Should You Actually Use TTS?
Honest answer: depends on your budget and audience expectations.
Use TTS if:
- Budget is under $500 for narration
- You need to update content frequently (TTS is way faster than re-recording)
- Content is informational/educational rather than emotional
- Audience won't judge quality harshly (internal tools, personal projects, learning content)
Hire a voice actor if:
- Budget allows $500+
- Content is client-facing or represents your brand
- You need emotional delivery or character voices
- Audience expectations are high (ads, premium courses, audiobooks for sale)
For my e-learning course? TTS worked fine. If I was creating a brand marketing video? I'd hire talent.

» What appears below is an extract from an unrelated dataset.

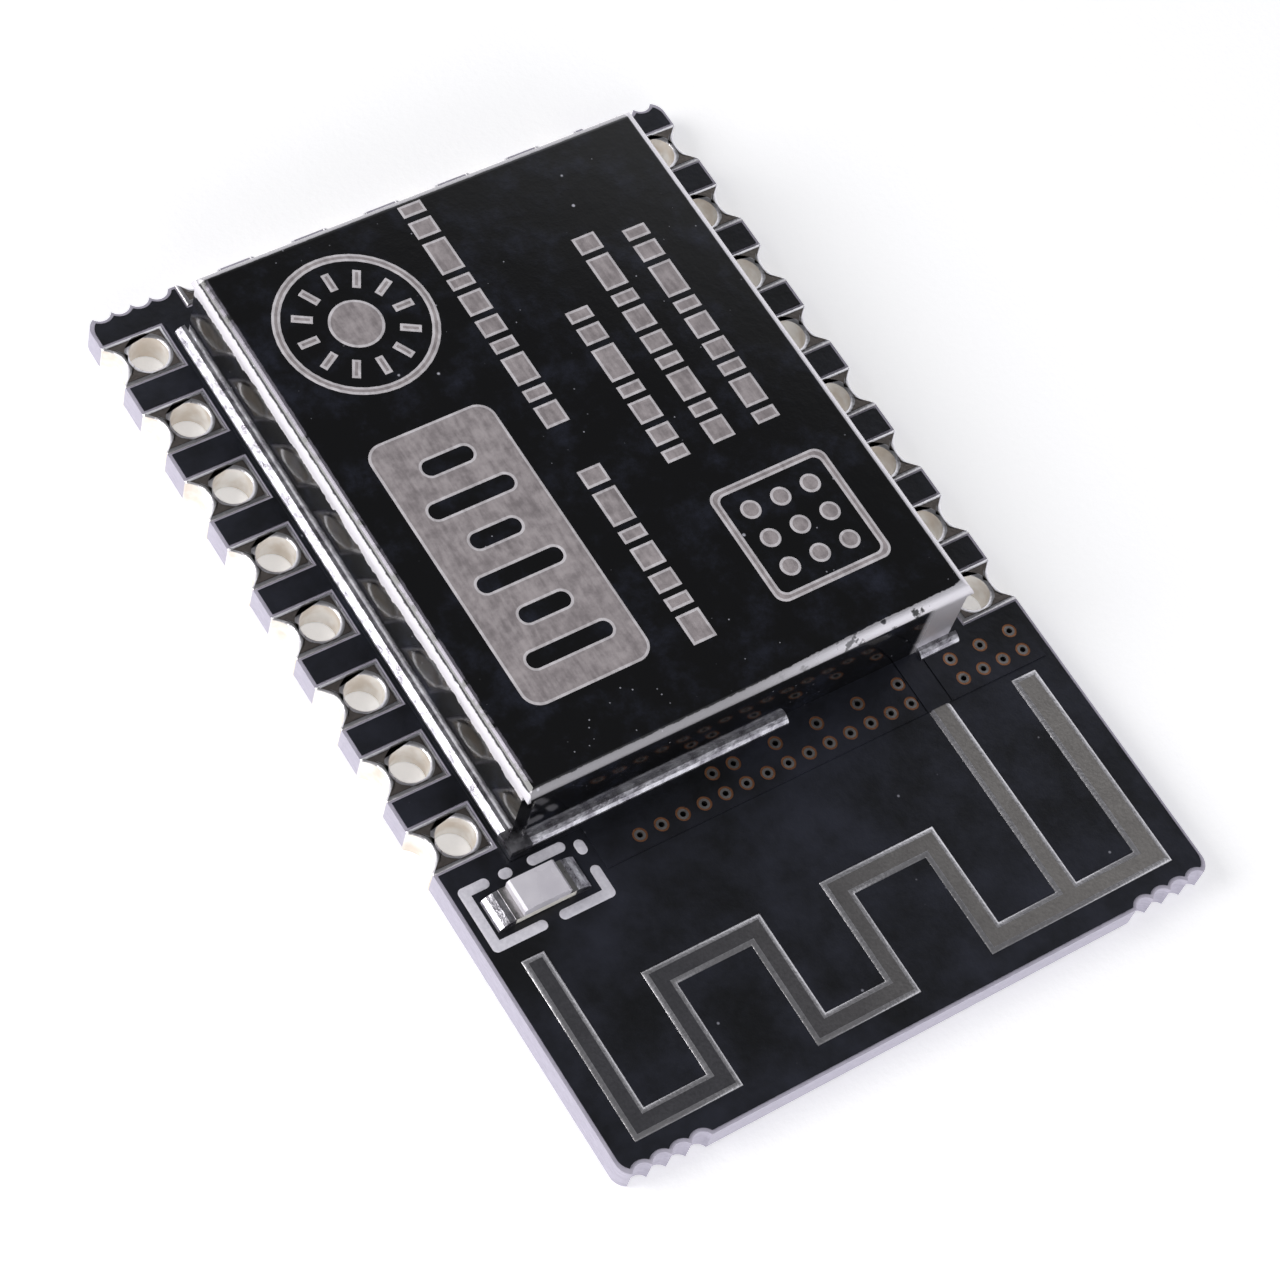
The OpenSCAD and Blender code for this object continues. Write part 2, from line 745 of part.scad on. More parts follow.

Quick Reference: Best TTS for Different Needs
Best overall quality: ElevenLabs ($22-99/month)
Best value: Google Cloud Neural2 ($16 per million characters)
Best free option: Microsoft Azure (500k chars/month free)
Best for quick tests: Basic TTS converter for previewing how text sounds
Test voices before committing. Most services offer free trials or samples. Listen to full sentences, not just individual words. Check how they handle punctuation, numbers, and technical terms.
And remember: even the best TTS requires editing. Budget time for script writing, SSML formatting, and audio cleanup. It's not truly "free narration"—just way cheaper than voice actors.